## begin Entries provided
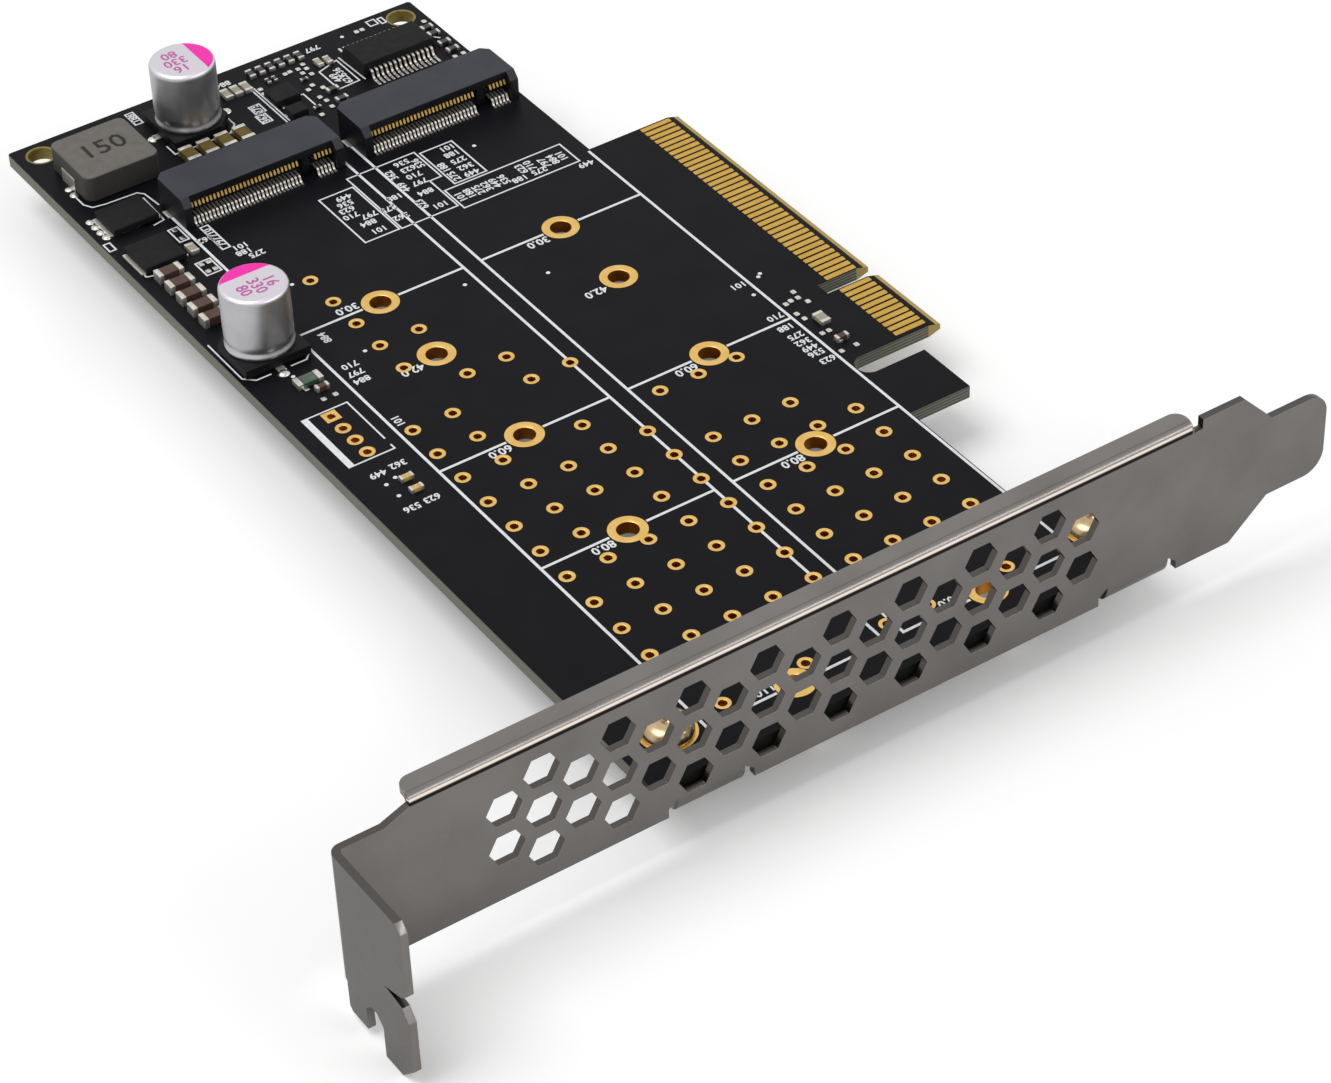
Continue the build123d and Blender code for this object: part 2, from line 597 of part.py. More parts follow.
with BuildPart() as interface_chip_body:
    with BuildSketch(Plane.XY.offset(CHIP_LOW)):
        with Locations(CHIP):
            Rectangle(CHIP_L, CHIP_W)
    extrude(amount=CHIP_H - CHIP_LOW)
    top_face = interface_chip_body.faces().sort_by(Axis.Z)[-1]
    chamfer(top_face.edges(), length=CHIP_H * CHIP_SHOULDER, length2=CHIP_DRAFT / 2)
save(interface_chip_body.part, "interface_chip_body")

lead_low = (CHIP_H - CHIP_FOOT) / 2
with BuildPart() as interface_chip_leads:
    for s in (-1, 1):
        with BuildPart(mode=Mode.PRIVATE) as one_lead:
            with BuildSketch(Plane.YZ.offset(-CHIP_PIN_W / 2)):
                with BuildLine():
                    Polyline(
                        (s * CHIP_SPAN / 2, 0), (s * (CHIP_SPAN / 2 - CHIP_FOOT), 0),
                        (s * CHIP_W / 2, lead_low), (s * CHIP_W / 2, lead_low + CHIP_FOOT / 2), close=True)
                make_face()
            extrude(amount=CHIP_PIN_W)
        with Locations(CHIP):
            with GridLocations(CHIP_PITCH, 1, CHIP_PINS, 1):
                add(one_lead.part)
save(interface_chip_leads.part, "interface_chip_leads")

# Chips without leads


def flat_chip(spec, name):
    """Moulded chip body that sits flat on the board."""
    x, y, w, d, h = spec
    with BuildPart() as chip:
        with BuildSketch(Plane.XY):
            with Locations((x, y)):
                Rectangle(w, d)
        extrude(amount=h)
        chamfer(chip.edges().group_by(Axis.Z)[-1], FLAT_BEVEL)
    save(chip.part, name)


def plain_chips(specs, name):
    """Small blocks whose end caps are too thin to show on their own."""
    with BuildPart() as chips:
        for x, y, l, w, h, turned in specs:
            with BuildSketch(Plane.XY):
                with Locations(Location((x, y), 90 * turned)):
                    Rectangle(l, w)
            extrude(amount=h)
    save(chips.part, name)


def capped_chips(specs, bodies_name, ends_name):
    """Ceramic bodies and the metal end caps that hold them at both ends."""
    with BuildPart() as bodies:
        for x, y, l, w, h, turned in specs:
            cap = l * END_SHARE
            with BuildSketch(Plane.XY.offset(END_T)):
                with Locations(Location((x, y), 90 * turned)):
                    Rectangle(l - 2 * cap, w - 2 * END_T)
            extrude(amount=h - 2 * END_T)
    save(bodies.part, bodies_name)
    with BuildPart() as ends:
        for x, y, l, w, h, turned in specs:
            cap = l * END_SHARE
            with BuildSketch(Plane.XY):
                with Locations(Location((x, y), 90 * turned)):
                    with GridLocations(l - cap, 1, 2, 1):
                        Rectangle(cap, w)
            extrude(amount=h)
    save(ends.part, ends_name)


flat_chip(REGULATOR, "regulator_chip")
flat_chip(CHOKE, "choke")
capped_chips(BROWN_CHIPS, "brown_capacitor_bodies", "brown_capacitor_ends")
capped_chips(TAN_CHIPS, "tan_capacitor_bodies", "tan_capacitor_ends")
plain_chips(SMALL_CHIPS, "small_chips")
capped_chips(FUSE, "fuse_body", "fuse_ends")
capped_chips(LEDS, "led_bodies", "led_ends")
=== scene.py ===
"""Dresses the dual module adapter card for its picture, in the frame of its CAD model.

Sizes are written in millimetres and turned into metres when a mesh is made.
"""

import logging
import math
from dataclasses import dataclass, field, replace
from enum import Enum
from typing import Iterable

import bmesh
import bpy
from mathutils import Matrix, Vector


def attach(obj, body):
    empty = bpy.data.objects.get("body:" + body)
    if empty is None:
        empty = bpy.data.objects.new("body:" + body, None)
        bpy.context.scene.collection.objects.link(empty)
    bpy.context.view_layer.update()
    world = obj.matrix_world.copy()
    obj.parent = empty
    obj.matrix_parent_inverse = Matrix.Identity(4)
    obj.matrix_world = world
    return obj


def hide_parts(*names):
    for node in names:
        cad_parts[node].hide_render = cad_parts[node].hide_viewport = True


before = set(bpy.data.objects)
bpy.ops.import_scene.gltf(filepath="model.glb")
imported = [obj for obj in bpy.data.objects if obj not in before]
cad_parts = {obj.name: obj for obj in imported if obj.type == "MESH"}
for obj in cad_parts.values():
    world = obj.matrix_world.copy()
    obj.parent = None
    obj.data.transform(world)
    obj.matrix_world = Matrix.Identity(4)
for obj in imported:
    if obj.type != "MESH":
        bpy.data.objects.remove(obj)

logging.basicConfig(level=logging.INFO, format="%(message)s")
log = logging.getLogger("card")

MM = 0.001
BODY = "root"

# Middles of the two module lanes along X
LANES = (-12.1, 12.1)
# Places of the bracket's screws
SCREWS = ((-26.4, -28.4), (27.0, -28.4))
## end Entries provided
## begin Entries provided
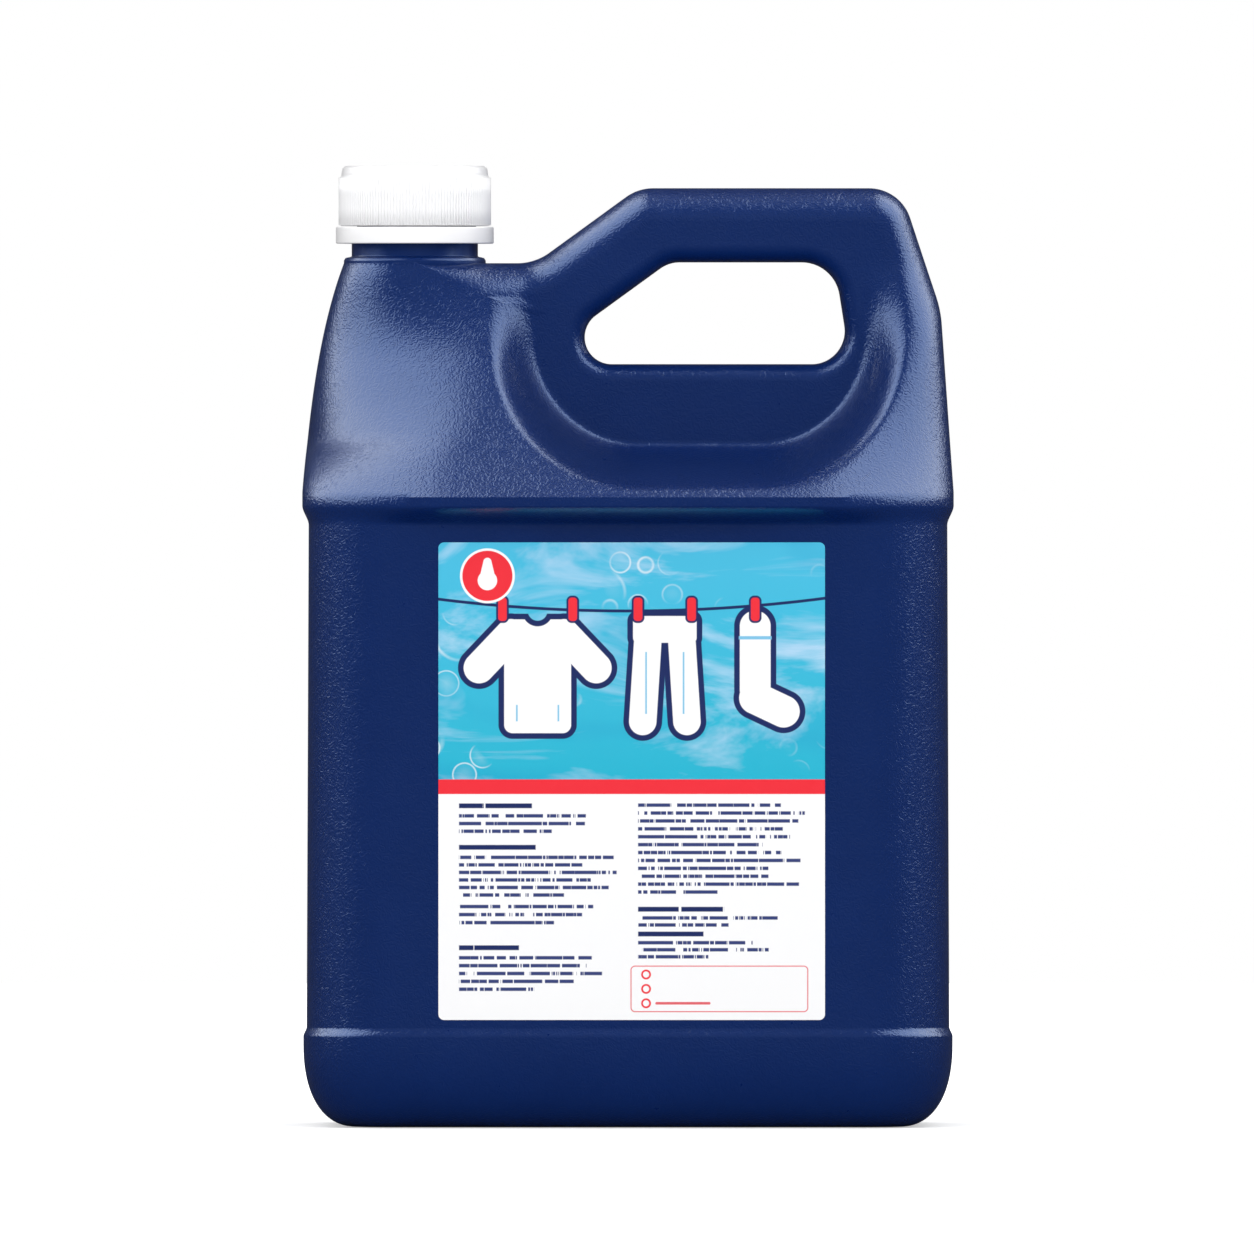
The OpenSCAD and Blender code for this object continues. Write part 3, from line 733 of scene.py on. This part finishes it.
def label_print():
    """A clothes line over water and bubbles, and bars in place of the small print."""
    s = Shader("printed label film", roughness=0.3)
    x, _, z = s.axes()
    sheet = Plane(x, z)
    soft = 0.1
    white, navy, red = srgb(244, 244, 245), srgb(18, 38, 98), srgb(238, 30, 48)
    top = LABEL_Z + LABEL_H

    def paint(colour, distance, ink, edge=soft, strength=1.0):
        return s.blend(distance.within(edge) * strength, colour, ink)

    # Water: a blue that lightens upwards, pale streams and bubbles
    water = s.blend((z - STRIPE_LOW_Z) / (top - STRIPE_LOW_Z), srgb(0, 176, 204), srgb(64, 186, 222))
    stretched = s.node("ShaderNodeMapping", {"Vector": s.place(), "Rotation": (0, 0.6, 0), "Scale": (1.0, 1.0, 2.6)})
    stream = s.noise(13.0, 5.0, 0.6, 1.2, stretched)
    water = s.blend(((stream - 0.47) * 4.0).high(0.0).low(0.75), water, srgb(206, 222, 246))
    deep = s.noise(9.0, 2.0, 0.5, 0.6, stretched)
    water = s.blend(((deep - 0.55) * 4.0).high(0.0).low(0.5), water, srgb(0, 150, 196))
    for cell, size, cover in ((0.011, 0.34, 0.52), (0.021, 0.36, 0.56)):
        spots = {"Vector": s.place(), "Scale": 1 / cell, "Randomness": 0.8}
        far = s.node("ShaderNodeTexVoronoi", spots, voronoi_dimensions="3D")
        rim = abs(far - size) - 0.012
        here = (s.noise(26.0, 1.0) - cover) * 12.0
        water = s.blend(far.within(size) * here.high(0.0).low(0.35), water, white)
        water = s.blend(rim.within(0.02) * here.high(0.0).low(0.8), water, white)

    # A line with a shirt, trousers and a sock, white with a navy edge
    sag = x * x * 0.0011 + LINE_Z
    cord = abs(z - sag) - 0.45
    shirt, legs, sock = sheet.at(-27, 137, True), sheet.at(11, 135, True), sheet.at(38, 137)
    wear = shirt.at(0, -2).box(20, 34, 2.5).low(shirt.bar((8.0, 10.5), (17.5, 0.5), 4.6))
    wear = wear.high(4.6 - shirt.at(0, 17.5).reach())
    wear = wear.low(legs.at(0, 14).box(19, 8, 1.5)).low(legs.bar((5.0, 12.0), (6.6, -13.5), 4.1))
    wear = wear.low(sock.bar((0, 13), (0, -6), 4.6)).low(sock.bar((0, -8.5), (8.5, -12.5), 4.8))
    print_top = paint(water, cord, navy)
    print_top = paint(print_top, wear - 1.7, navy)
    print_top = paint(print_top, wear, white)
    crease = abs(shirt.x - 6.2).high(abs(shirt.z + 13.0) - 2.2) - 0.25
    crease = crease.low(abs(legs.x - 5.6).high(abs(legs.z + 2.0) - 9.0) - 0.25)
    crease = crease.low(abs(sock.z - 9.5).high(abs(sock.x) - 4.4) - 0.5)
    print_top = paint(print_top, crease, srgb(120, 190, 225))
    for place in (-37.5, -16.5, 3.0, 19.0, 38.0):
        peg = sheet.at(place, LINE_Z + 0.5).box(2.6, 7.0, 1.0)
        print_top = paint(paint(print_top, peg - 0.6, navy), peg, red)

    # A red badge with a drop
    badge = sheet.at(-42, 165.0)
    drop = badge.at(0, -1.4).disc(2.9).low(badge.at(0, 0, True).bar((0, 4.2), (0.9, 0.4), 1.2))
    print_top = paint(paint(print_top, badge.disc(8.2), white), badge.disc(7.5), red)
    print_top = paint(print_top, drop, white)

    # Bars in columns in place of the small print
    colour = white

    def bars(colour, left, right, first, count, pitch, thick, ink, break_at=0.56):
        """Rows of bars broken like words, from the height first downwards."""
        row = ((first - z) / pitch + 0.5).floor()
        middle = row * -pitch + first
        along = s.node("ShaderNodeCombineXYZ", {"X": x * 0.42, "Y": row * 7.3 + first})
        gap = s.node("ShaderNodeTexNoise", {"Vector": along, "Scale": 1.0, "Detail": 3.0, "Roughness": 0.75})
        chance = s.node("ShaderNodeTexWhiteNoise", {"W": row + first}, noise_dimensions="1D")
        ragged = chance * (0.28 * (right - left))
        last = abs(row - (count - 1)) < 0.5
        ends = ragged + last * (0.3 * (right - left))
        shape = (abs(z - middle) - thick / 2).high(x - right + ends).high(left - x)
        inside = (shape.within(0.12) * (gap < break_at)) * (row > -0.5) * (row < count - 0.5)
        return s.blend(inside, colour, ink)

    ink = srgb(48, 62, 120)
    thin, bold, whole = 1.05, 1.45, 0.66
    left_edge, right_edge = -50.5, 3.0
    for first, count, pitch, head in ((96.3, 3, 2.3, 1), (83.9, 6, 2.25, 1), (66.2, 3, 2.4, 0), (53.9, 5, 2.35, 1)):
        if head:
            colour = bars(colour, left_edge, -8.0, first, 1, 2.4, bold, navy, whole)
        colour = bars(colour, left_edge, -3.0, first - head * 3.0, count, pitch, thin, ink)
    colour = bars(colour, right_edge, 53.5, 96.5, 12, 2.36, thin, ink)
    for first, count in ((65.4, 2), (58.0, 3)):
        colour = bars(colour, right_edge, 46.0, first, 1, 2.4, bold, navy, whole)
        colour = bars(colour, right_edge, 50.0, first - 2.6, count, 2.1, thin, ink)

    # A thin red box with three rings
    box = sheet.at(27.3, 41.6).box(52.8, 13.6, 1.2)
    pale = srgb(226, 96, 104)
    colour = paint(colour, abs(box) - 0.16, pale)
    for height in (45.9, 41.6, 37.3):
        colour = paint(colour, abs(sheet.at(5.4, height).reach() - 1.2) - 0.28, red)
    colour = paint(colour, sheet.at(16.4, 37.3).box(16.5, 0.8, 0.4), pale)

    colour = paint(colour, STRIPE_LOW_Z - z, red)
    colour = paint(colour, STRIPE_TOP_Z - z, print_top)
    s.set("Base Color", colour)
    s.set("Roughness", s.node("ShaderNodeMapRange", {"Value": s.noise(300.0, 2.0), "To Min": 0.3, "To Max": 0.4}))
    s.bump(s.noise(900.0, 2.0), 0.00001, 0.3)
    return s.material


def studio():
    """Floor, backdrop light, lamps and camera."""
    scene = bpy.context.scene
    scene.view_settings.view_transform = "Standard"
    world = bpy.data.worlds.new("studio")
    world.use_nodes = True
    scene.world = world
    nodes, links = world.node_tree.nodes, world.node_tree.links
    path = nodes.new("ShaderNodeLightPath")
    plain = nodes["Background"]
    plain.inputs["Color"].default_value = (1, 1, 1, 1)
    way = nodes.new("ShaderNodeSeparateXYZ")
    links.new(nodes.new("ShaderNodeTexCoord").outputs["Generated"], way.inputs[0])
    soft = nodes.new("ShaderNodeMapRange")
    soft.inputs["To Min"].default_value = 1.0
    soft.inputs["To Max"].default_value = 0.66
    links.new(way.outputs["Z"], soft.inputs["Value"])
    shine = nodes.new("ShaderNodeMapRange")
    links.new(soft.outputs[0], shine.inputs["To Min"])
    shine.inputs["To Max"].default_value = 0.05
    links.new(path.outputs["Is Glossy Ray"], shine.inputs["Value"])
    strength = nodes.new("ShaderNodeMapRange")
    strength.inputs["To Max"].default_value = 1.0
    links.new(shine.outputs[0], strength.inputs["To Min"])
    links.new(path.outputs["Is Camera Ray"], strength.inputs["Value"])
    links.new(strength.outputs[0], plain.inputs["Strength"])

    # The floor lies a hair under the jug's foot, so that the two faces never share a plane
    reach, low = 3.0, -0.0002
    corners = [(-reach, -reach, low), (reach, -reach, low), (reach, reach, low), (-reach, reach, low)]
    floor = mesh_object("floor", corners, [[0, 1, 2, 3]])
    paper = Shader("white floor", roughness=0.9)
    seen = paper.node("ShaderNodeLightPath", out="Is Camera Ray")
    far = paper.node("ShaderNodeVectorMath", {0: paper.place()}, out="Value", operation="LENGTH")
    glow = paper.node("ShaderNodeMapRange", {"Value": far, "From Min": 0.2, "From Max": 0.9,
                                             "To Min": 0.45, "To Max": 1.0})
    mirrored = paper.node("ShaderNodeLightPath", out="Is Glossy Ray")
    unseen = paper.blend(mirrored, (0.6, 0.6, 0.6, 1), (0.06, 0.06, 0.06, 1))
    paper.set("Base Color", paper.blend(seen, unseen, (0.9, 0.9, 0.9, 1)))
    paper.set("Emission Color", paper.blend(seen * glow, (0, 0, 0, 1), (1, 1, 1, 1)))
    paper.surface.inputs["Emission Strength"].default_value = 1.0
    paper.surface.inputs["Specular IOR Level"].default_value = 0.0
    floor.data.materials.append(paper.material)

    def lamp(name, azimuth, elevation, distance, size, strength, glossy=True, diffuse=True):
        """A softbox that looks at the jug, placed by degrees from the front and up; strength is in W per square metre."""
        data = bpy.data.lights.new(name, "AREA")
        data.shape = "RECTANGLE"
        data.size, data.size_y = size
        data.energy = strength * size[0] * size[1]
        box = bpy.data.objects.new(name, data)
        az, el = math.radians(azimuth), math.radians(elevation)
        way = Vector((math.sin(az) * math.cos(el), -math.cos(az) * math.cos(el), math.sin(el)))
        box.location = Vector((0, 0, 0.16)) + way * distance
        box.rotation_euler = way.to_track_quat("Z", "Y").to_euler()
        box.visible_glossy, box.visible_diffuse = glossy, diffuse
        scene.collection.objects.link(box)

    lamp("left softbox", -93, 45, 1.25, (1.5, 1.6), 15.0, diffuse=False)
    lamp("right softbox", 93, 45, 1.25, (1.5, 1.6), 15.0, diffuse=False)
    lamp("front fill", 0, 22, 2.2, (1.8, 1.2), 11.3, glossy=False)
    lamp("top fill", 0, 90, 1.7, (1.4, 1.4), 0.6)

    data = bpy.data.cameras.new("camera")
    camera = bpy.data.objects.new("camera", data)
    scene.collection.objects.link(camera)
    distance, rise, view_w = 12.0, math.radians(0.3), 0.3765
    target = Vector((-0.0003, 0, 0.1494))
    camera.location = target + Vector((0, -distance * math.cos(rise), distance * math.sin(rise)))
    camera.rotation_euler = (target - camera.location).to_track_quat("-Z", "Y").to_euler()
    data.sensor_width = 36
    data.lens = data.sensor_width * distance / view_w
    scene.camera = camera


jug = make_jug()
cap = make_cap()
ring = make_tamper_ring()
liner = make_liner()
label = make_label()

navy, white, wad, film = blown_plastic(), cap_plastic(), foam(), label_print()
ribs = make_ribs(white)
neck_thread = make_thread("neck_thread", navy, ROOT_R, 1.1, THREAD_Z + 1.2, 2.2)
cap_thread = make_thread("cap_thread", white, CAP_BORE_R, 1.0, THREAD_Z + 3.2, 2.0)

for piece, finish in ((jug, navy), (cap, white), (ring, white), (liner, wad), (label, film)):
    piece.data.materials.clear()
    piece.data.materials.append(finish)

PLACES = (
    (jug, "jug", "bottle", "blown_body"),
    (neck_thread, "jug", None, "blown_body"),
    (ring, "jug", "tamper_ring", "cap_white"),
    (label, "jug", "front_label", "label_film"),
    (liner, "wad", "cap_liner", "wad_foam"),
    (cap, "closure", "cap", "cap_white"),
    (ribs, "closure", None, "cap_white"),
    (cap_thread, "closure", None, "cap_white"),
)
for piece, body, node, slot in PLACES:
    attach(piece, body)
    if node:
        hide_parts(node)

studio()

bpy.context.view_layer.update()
## end Entries provided
* _What is being asked_
Give again the lines from the one with "save(ends.part, ends_name)" to the one with "if empty is", both lines included, exactly and with no other line.

* _Response_
    save(ends.part, ends_name)


flat_chip(REGULATOR, "regulator_chip")
flat_chip(CHOKE, "choke")
capped_chips(BROWN_CHIPS, "brown_capacitor_bodies", "brown_capacitor_ends")
capped_chips(TAN_CHIPS, "tan_capacitor_bodies", "tan_capacitor_ends")
plain_chips(SMALL_CHIPS, "small_chips")
capped_chips(FUSE, "fuse_body", "fuse_ends")
capped_chips(LEDS, "led_bodies", "led_ends")
=== scene.py ===
"""Dresses the dual module adapter card for its picture, in the frame of its CAD model.

Sizes are written in millimetres and turned into metres when a mesh is made.
"""

import logging
import math
from dataclasses import dataclass, field, replace
from enum import Enum
from typing import Iterable

import bmesh
import bpy
from mathutils import Matrix, Vector


def attach(obj, body):
    empty = bpy.data.objects.get("body:" + body)
    if empty is None:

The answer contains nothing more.